Life's a Trade-Off
Why I must surrender my trees.
August 19, 2021
Sometime during the next few weeks, a transformation will take place on my property at the intersection of lower West Seventh Avenue and Coppei Creek. Our house faces southwest, and the driveway runs parallel to the creek. The Coppei channel is deeper here than it is most anywhere else within the city.

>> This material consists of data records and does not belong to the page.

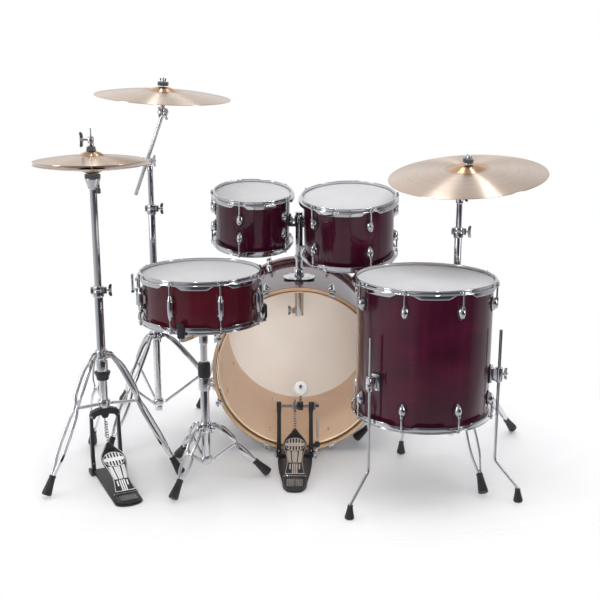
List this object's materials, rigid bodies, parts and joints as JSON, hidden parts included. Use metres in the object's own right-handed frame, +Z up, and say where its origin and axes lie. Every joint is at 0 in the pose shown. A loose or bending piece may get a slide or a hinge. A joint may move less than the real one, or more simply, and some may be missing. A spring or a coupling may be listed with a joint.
{
  "type": "acoustic drum kit",
  "caption": "Acoustic drum kit: bass drum with rack toms, floor tom, snare, hi-hat, crash and ride cymbals on folding stands, with foot pedals.",
  "frame": {"origin": "on the floor under the middle of the kit", "axes": "+X to the drummer's right, +Y away from the drummer, +Z up"},
  "size_m": [1.6081, 1.05, 1.2651],
  "materials": {
    "plum_lacquer": "clear high-gloss lacquer over plum-stained maple",
    "burgundy_lacquer": "clear high-gloss lacquer over burgundy-stained maple",
    "hoop_maple": "amber satin lacquer on bent maple",
    "coated_head": "matt white coating on clear film",
    "chrome": "bright chrome plate",
    "cymbal_bronze": "lathed bronze, satin grooves",
    "black_metal": "satin black powder coat",
    "beater_plastic": "white plastic and felt",
    "steel_wire": "bare drawn wire"
  },
  "bodies": {
    "kit_base": {"bass_drum_shell": "plum_lacquer", "bass_drum_hoops": "hoop_maple", "bass_drum_heads": "coated_head", "bass_drum_lugs": "chrome", "bass_drum_claws": "chrome", "tom_mount_receiver": "chrome", "floor_tom_shell": "plum_lacquer", "floor_tom_hoops": "chrome", "floor_tom_heads": "coated_head", "floor_tom_lugs": "chrome", "hihat_stand_base": "chrome", "hihat_pedal_frame": "black_metal", "crash_base_tube": "chrome", "ride_stand_base": "chrome", "snare_stand_base": "chrome", "bass_pedal_frame": "black_metal", "bass_pedal_spring": "steel_wire"},
    "bass_spur_left_body": {"bass_spur_left": "chrome"},
    "bass_spur_right_body": {"bass_spur_right": "chrome"},
    "floor_tom_leg_left_body": {"floor_tom_leg_left": "chrome"},
    "floor_tom_leg_right_body": {"floor_tom_leg_right": "chrome"},
    "floor_tom_leg_rear_body": {"floor_tom_leg_rear": "chrome"},
    "hihat_footboard_body": {"hihat_footboard": "black_metal"},
    "crash_leg_collar_body": {"crash_leg_collar": "chrome"},
    "crash_leg_1_body": {"crash_leg_1": "chrome"},
    "crash_leg_2_body": {"crash_leg_2": "chrome"},
    "crash_leg_3_body": {"crash_leg_3": "chrome"},
    "crash_strut_1_body": {"crash_strut_1": "chrome"},
    "crash_strut_2_body": {"crash_strut_2": "chrome"},
    "crash_strut_3_body": {"crash_strut_3": "chrome"},
    "crash_upper_tube_body": {"crash_upper_tube": "chrome"},
    "crash_boom_body": {"crash_boom": "chrome"},
    "crash_cymbal_body": {"crash_cymbal": "cymbal_bronze"},
    "ride_upper_tube_body": {"ride_upper_tube": "chrome"},
    "ride_cymbal_body": {"ride_cymbal": "cymbal_bronze"},
    "snare_upper_tube_body": {"snare_upper_tube": "chrome"},
    "snare_throw_off_body": {"snare_throw_off": "chrome"},
    "bass_footboard_body": {"bass_footboard": "black_metal"},
    "bass_beater_body": {"bass_beater": "beater_plastic"},
    "tom_post_body": {"tom_post": "chrome"},
    "high_tom": {"high_tom_shell": "plum_lacquer", "high_tom_hoops": "chrome", "high_tom_heads": "coated_head", "high_tom_lugs": "chrome", "high_tom_bracket": "chrome"},
    "mid_tom": {"mid_tom_shell": "plum_lacquer", "mid_tom_hoops": "chrome", "mid_tom_heads": "coated_head", "mid_tom_lugs": "chrome", "mid_tom_bracket": "chrome"},
    "hihat_upper": {"hihat_upper_tube": "chrome", "hihat_bottom_cymbal": "cymbal_bronze"},
    "hihat_pull": {"hihat_pull_rod": "chrome", "hihat_top_cymbal": "cymbal_bronze"},
    "snare_cradle": {"snare_basket": "chrome", "snare_shell": "burgundy_lacquer", "snare_hoops": "chrome", "snare_heads": "coated_head", "snare_lugs": "chrome", "snare_wires_and_strainer": "steel_wire"}
  },
  "joints": [
    {"name": "bass_spur_left_fold", "type": "hinge", "parent": "kit_base", "child": "bass_spur_left_body", "pos_m": [-0.2705, 0.382, 0.3], "axis": [1, 0, 0], "range_deg": [0, 100]},
    {"name": "bass_spur_right_fold", "type": "hinge", "parent": "kit_base", "child": "bass_spur_right_body", "pos_m": [0.2905, 0.382, 0.3], "axis": [1, 0, 0], "range_deg": [0, 100]},
    {"name": "tom_post_height", "type": "slide", "parent": "kit_base", "child": "tom_post_body", "axis": [0, -0.0314, 0.9995], "range_m": [-0.03, 0.03]},
    {"name": "high_tom_tilt", "type": "hinge", "parent": "tom_post_body", "child": "high_tom", "pos_m": [-0.15064, 0.17881, 0.78749], "axis": [0.9995, 0.0241, -0.0213], "range_deg": [-10, 10]},
    {"name": "mid_tom_tilt", "type": "hinge", "parent": "tom_post_body", "child": "mid_tom", "pos_m": [0.17879, 0.11386, 0.77578], "axis": [0.925, -0.3772, -0.0454], "range_deg": [-10, 10]},
    {"name": "floor_tom_leg_left_height", "type": "slide", "parent": "kit_base", "child": "floor_tom_leg_left_body", "axis": [0, 0, 1], "range_m": [-0.02, 0.1]},
    {"name": "floor_tom_leg_right_height", "type": "slide", "parent": "kit_base", "child": "floor_tom_leg_right_body", "axis": [0, 0, 1], "range_m": [-0.02, 0.1]},
    {"name": "floor_tom_leg_rear_height", "type": "slide", "parent": "kit_base", "child": "floor_tom_leg_rear_body", "axis": [0, 0, 1], "range_m": [-0.02, 0.1]},
    {"name": "hihat_height", "type": "slide", "parent": "kit_base", "child": "hihat_upper", "axis": [0, 0, 1], "range_m": [-0.1, 0.08]},
    {"name": "hihat_pull_down", "type": "slide", "parent": "hihat_upper", "child": "hihat_pull", "axis": [0, 0, 1], "range_m": [-0.008, 0], "stiffness_N_per_m": 3000, "springref_m": 0.02},
    {"name": "hihat_pedal_press", "type": "hinge", "parent": "kit_base", "child": "hihat_footboard_body", "pos_m": [-0.52349, -0.37657, 0.02], "axis": [0.9033, 0.4289, 0], "range_deg": [-2.34, 0]},
    {"name": "crash_leg_fold", "type": "slide", "parent": "kit_base", "child": "crash_leg_collar_body", "axis": [0, 0, 1], "range_m": [0, 0.105]},
    {"name": "crash_leg_1_swing", "type": "hinge", "parent": "crash_leg_collar_body", "child": "crash_leg_1_body", "pos_m": [-0.4791, 0.24554, 0.356], "axis": [-0.0819, 0.9966, 0], "range_deg": [0, 28.33]},
    {"name": "crash_strut_1_swing", "type": "hinge", "parent": "crash_leg_1_body", "child": "crash_strut_1_body", "pos_m": [-0.34755, 0.25636, 0.20067], "axis": [-0.0819, 0.9966, 0], "range_deg": [-65.57, 0]},
    {"name": "crash_leg_2_swing", "type": "hinge", "parent": "crash_leg_collar_body", "child": "crash_leg_2_body", "pos_m": [-0.52765, 0.26849, 0.356], "axis": [-0.8221, -0.5693, 0], "range_deg": [0, 28.33]},
    {"name": "crash_strut_2_swing", "type": "hinge", "parent": "crash_leg_2_body", "child": "crash_strut_2_body", "pos_m": [-0.60279, 0.37701, 0.20067], "axis": [-0.8221, -0.5693, 0], "range_deg": [-65.57, 0]},
    {"name": "crash_leg_3_swing", "type": "hinge", "parent": "crash_leg_collar_body", "child": "crash_leg_3_body", "pos_m": [-0.52325, 0.21497, 0.356], "axis": [0.9041, -0.4274, 0], "range_deg": [0, 28.33]},
    {"name": "crash_strut_3_swing", "type": "hinge", "parent": "crash_leg_3_body", "child": "crash_strut_3_body", "pos_m": [-0.57966, 0.09563, 0.20067], "axis": [0.9041, -0.4274, 0], "range_deg": [-65.57, 0]},
    {"name": "crash_height", "type": "slide", "parent": "kit_base", "child": "crash_upper_tube_body", "axis": [0, 0, 1], "range_m": [-0.05, 0.15]},
    {"name": "crash_boom_angle", "type": "hinge", "parent": "crash_upper_tube_body", "child": "crash_boom_body", "pos_m": [-0.5185, 0.22828, 0.98], "axis": [0.5, 0.866, 0], "range_deg": [-15, 20]},
    {"name": "crash_cymbal_swing", "type": "hinge", "parent": "crash_boom_body", "child": "crash_cymbal_body", "pos_m": [-0.447, 0.18143, 1.23364], "axis": [1, 0, 0], "range_deg": [-6, 6], "stiffness_Nm_per_rad": 3},
    {"name": "ride_height", "type": "slide", "parent": "kit_base", "child": "ride_upper_tube_body", "axis": [0, 0, 1], "range_m": [-0.02, 0.12]},
    {"name": "ride_cymbal_swing", "type": "hinge", "parent": "ride_upper_tube_body", "child": "ride_cymbal_body", "pos_m": [0.5459, -0.04282, 0.99539], "axis": [1, 0, 0], "range_deg": [-5, 5], "stiffness_Nm_per_rad": 4},
    {"name": "snare_height", "type": "slide", "parent": "kit_base", "child": "snare_upper_tube_body", "axis": [0, 0, 1], "range_m": [-0.04, 0.12]},
    {"name": "snare_tilt", "type": "hinge", "parent": "snare_upper_tube_body", "child": "snare_cradle", "pos_m": [-0.29, -0.218, 0.5], "axis": [1, 0, 0], "range_deg": [-10, 10]},
    {"name": "snare_throw_off_lever", "type": "hinge", "parent": "snare_cradle", "child": "snare_throw_off_body", "pos_m": [-0.4968, -0.252, 0.633], "axis": [0, -1, 0], "range_deg": [0, 70]},
    {"name": "bass_pedal_press", "type": "hinge", "parent": "kit_base", "child": "bass_footboard_body", "pos_m": [-0.004, -0.249, 0.019], "axis": [-1, 0, 0], "range_deg": [0, 6.6]},
    {"name": "bass_beater_swing", "type": "hinge", "parent": "kit_base", "child": "bass_beater_body", "pos_m": [-0.004, -0.037, 0.181], "axis": [-1, 0, 0], "range_deg": [0, 58], "stiffness_Nm_per_rad": 0.6, "springref_deg": -45.84, "deforming": ["bass_pedal_spring"]}
  ],
  "couplings": [
    {"joint": "hihat_pedal_press", "follows": "hihat_pull_down", "rad_per_m": 4.993},
    {"joint": "crash_leg_1_swing", "follows": "crash_leg_fold", "rad_per_m": 4.6931},
    {"joint": "crash_strut_1_swing", "follows": "crash_leg_fold", "rad_per_m": -10.883},
    {"joint": "crash_leg_2_swing", "follows": "crash_leg_fold", "rad_per_m": 4.6931},
    {"joint": "crash_strut_2_swing", "follows": "crash_leg_fold", "rad_per_m": -10.883},
    {"joint": "crash_leg_3_swing", "follows": "crash_leg_fold", "rad_per_m": 4.6931},
    {"joint": "crash_strut_3_swing", "follows": "crash_leg_fold", "rad_per_m": -10.883},
    {"joint": "bass_beater_swing", "follows": "bass_pedal_press", "ratio": 8.7}
  ]
}
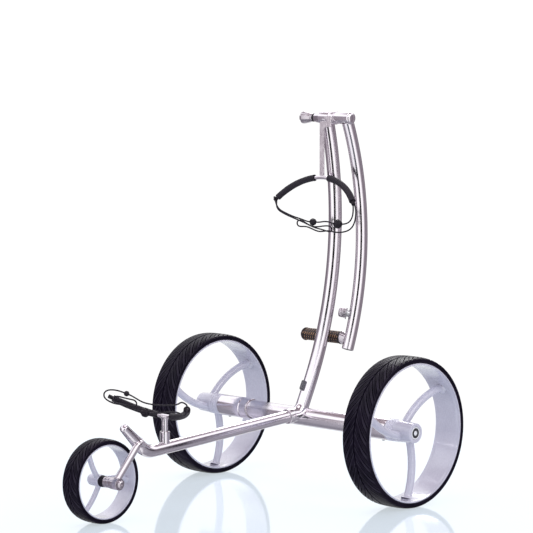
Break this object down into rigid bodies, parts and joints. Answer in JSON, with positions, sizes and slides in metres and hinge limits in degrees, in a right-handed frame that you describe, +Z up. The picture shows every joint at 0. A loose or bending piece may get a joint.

As far as I can see, the Seventh Avenue bridge is over fifty years old but still in solid shape (I'm not a bridge expert). According to the city, the "tee-beam" concrete structure has been scoured a bit through the years, owing to any number of things being swept downstream and piling up at the bridge during periodic high water or flood events. And due to the steep slope of the channel, we've seen two to three feet of the bank erode during the last eight years, sometimes sliding off into the creek in huge chunks, our own little landslides. Over the years, I've consulted with city and county officials about what could be done to minimize further damage, but the ways and means were never available.
Until now, but the transformation involves a trade-off. Earlier this year, our City Administrator, Randy Hinchliffe, informed me that a bridge-support and flood mitigation operation would take place this year. The plan is for riprap (variably sized large rock) to be placed along the channel from the bridge downstream, running the length of our driveway. This will create an effective dike on the channel against future erosion and protect the integrity of the bridge.
I was happy to get the news.
Randy then informed me that all the trees, shrubs, plants and other odd foliage would need to be entirely removed. Torn out. Obliterated. Destroyed. Consigned to green oblivion.
I wasn't happy to get the news.
Several years ago, we planted a series of quaking aspen at the top of the bank, along the driveway. This was the perfect solution to an ugly piece of landscape. The trees would grow quickly, providing shade from the afternoon sun, bird shelter, and a generally higher degree of feng shui to the curb appeal of our home. (I'm not a realtor or exterior designer.)
No sooner did we have the trees in the ground than the inventive and resourceful beaver found the perfect building supply. The trees were gnawed to stubs within days. (No, we hadn't thought about beavers.)
We gave up on the tree idea but were delighted when the trees grew back anyway. Later they were supplemented by volunteer black walnut, which also grew quickly.
As the photo shows, we now have a driveway lined with a tall, leafy, thriving, atmosphere-scrubbing arbor. The quail and chickadee both have found a home.
And in a week or so, it will all be gone.
I tried negotiating with Randy (whom I've known for 30 years), a bit tongue-in-cheek. I've done some stage acting, so I thought I had done an effective job protesting the destruction of our life-giving flora. I insisted that a bunch of ugly, angular rock could be strategically dumped, dropped or otherwise placed around, and in consideration of, a few trees. And I had been silly enough to believe that trees would mitigate erosion.
Not here, apparently. If my trees are the first things to drop in a flood, they'll take all the dirt with it. Or so I'm told. (I'm not a waterway engineer.)
After months of consoling myself with twinkies and letting this all sink in, I've resigned myself. Life's a trade-off, that's all. I've had my cake and eaten it, too. But I can't have a stable creek channel in front of my home and a beautiful tree-lined driveway as well. Things don't work that way in the real world.
I wonder what would happen if I chained myself to a walnut tree?